As much as the activities and the hot meals, senior centers provide structure in lives that may not otherwise have it, said Ruth Finkelstein, executive director of the Brookdale Center for Healthy Aging at Hunter College. “The way we remember to do something is that it’s tied to something else,” Ms. Finkelstein said. “When that gets disrupted, it disrupts when we eat, which disrupts our sleep, which disrupts whether we take our medications.
“We see this with the way older people experience delirium in the hospital after just a few days of disruption. I’m not saying the current disruption will come to that, but once the disruption starts, it’s very difficult to dam it.”
At JASA’s Club 76 on Manhattan’s Upper West Side, run by the Jewish Association Serving the Aging, Stu Lahn said, “My family is being very hard on me because I’m not being as careful as they would want me to be.” Mr. Lahn said he was most disturbed by not knowing what would happen next. He could replace his social activities at the center using the telephone, but the uncertainty made him feel a loss of control, which in older people can be particularly damaging.
“What’s hard is thinking about how long it’s going to last,” he said. “Tomorrow and tomorrow and tomorrow — it’s the unknown that’s scary.”
Mr. Lahn, who is 79, normally runs the center’s Monday bingo program with an older woman who survived the Holocaust. (She did not feel up to being interviewed for this article.) Since the center closed last week, he has been checking up on her by telephone. “I’m wondering at times whether the Holocaust survivors are better prepared than we are for this,” he said. “I’ve never experienced anything like this.”
Stephanie Cacioppo, an assistant professor of psychiatry and behavioral neuroscience at the University of Chicago, who studies loneliness and social isolation, said that the sense of losing control in the pandemic was both harmful and treatable. Social distance need not lead to social isolation, she said. “You can train your brain like you train your body,” she said.
Caregivers and family members should try to help elders feel in control of the precautions they are being told to take, so that they feel involved rather than punished by the new rules, she said. She also recommended asking about public health crises they lived through in the past, including polio or tuberculosis, even SARS or the H1N1 flu.

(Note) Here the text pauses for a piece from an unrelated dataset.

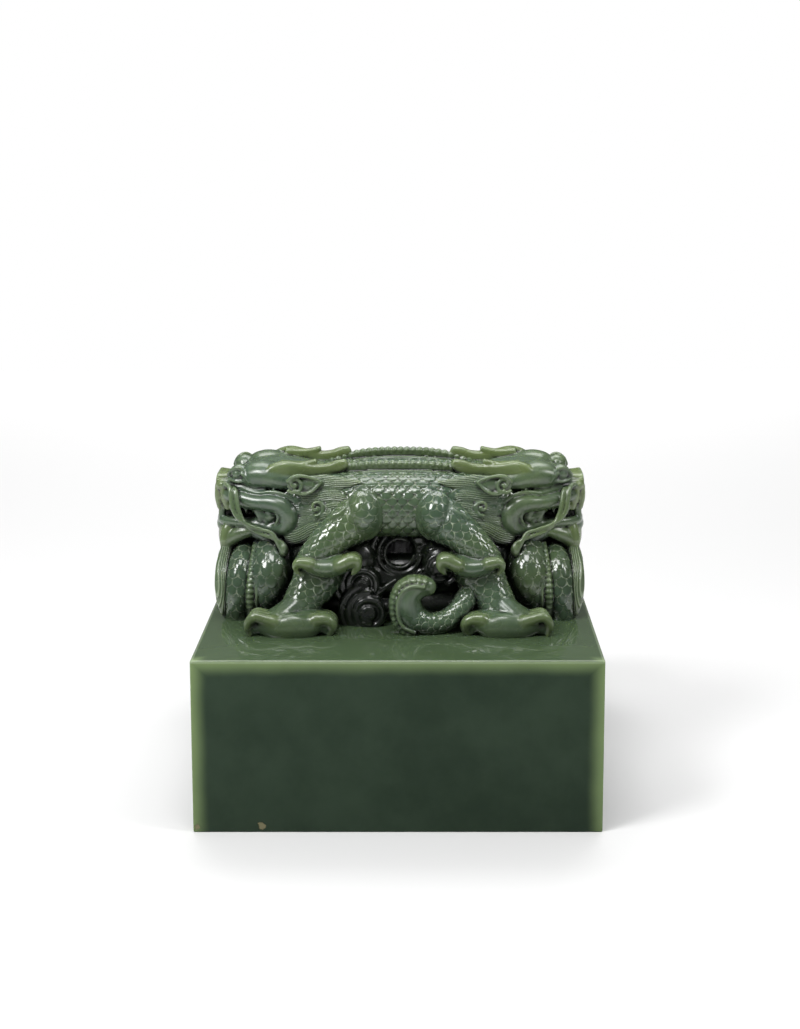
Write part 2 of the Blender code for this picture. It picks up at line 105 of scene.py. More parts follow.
class Forms:
    # A heap of closed forms in one mesh, with the path of each, by which its skin is carved later

    def __init__(self, fold):
        self.mesh = bmesh.new()
        self.paths = []
        self.fold = fold
        self.tone = 0.0   # painted light and shade: 1 for a pale glow of light through thin tips and edges, -1 for near black shade in the depths

    def tube(self, rows, wide=(0, 1, 0), grain="smooth", fine=1.0, blunt=1.0, square=1.0, **cut):
        # A row is a place, half the width along wide and half the thickness, which may be left out
        rows = [tuple(row) if len(row) == 5 else (*row, row[3]) for row in rows]
        flat = np.array(rows)
        span = np.linalg.norm(np.diff(flat[:, :3], axis=0), axis=1).max()
        steps = max(1, int(span * fine / tubes["ringStep"]))
        path = smoothPath(rows, steps)
        around = 2 * math.pi * path[:, 3:].mean() * fine / tubes["sideStep"]
        sides = int(min(tubes["mostSides"], max(tubes["fewestSides"], around)))
        centres = [Vector(row[:3]) for row in path]
        wide = Vector(wide)
        last = len(path) - 1
        rings = []
        for i, row in enumerate(path):
            along = (centres[min(i + 1, last)] - centres[max(i - 1, 0)]).normalized()
            rings.append((centres[i], along, row[3], row[4]))
        self.keepPath(rings, wide, grain, cut)
        for end, sign in ((0, -1), (-1, 1)):
            place, along, halfWide, halfThick = rings[end]
            reach = min(halfWide, halfThick)
            for share in tubes["capRings"]:
                shrink = math.sqrt(1 - share * share)
                tip = place + along * sign * share * reach * blunt
                ring = (tip, along, halfWide * shrink, halfThick * shrink)
                rings.insert(0 if sign < 0 else len(rings), ring)
        part = bmesh.new()
        at = ringMatrix(rings[0][0], rings[0][1], wide, *rings[0][2:])
        loop = bmesh.ops.create_circle(part, cap_ends=True, segments=sides, radius=1)["verts"]
        for vert in loop:
            vert.co.x = math.copysign(abs(vert.co.x) ** square, vert.co.x)
            vert.co.y = math.copysign(abs(vert.co.y) ** square, vert.co.y)
        bmesh.ops.transform(part, matrix=at, verts=loop)
        edges = list(part.edges)
        for place, along, halfWide, halfThick in rings[1:]:
            made = bmesh.ops.extrude_edge_only(part, edges=edges)["geom"]
            loop = [item for item in made if isinstance(item, bmesh.types.BMVert)]
            ends = set(loop)
            edges = [item for item in made if isinstance(item, bmesh.types.BMEdge)]
            edges = [edge for edge in edges if edge.verts[0] in ends and edge.verts[1] in ends]
            to = ringMatrix(place, along, wide, halfWide, halfThick)
            bmesh.ops.transform(part, matrix=to @ at.inverted(), verts=loop)
            at = to
        bmesh.ops.edgenet_fill(part, edges=edges)
        data = bpy.data.meshes.new("part")
        part.to_mesh(data)
        part.free()
        self.mesh.from_mesh(data)
        bpy.data.meshes.remove(data)

    def keepPath(self, rings, wide, grain, cut):
        centres = np.array([tuple(ring[0]) for ring in rings])
        along = np.array([tuple(ring[1]) for ring in rings])
        side = np.array(wide)[None, :] - (along @ np.array(wide))[:, None] * along
        side /= np.linalg.norm(side, axis=1)[:, None]
        steps = np.linalg.norm(np.diff(centres, axis=0), axis=1)
        self.paths.append({
            "centres": centres, "along": along, "side": side, "up": np.cross(along, side),
            "half": np.array([ring[2:] for ring in rings]), "at": np.concatenate([[0], np.cumsum(steps)]),
            "grain": grain, "cut": cut, "tone": self.tone,
        })

    def egg(self, centre, radii, tilt=0.0, grain="smooth", **cut):
        turn = Matrix.Rotation(math.radians(tilt), 3, "Y")
        rows = []
        for share in tubes["eggRings"]:
            shrink = math.sqrt(1 - share * share)
            place = Vector(centre) + turn @ Vector((0, 0, share * radii[2]))
            rows.append((*place, radii[1] * shrink, radii[0] * shrink))
        self.tube(rows, wide=(0, 1, 0), grain=grain, blunt=0.15, **cut)

    def roll(self, points, radius, endRadius=None, **more):
        endRadius = radius if endRadius is None else endRadius
        last = len(points) - 1
        rows = [(*p, radius + (endRadius - radius) * i / last) for i, p in enumerate(points)]
        self.tube(rows, fine=tubes["rollFine"], **more)

    def beads(self, points, radii, pitch):
        path = smoothPath(points, 16)
        lengths = np.concatenate([[0], np.cumsum(np.linalg.norm(np.diff(path, axis=0), axis=1))])
        count = int(lengths[-1] / pitch)
        for at in np.linspace(0, lengths[-1], count + 1):
            spot = [np.interp(at, lengths, path[:, axis]) for axis in range(3)]
            matrix = Matrix.Translation(spot) @ Matrix.Diagonal((*radii, 1))
            bmesh.ops.create_icosphere(self.mesh, subdivisions=3, radius=1, matrix=matrix)

    def repeat(self):
        # Mirrors or turns the layout into the seal's own frame, where the front is towards -Y
        bmesh.ops.scale(self.mesh, verts=self.mesh.verts, vec=(1, -1, 1))
        for scale in self.fold["copies"]:
            whole = [*self.mesh.verts, *self.mesh.edges, *self.mesh.faces]
            made = bmesh.ops.duplicate(self.mesh, geom=whole)["geom"]
            verts = [item for item in made if isinstance(item, bmesh.types.BMVert)]
            bmesh.ops.scale(self.mesh, verts=verts, vec=scale)
        bmesh.ops.scale(self.mesh, verts=self.mesh.verts, vec=self.fold["side"])
        bmesh.ops.recalc_face_normals(self.mesh, faces=self.mesh.faces)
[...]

Clear information helps; alarmist news programs, on the other hand, can make people feel helpless. In a nursing home or assisted-living building, rumors run wild. “Just having someone giving you an update every three hours, saying I’ll see you later, gives people a sense that there is a future,” Ms. Cacioppo said. “It makes seniors not feel abandoned. They see themselves not as objects, but as contributing.”
Lujira Cooper, 72, said she felt this control slipping away. She goes three or four days a week to the Edie Windsor SAGE Center in Midtown Manhattan, the first full-time senior center for LGBTQ+ older adults. The center’s closing was a reversal of the common aging experience: She was staying healthy but the social world around her was unraveling.
Also, she missed the arguing and the birthday celebrations — hers was scheduled for later this month.
“I can clean my house and work on a book I’m supposed to be writing,” she said, “but it’s the missing of talking to people in another setting. I don’t mind being by myself. I mind being forced to be by myself. You can’t go anywhere, you can’t be around people.”
She liked to eavesdrop on people in museums and restaurants — gone. She wondered whether, when the virus receded, people would hug again, or if the practice would disappear. She felt a loss of herself as much as other people, she said. “When you can’t be around people altogether, and people are afraid of catching something, it creates a self-imposed prison.”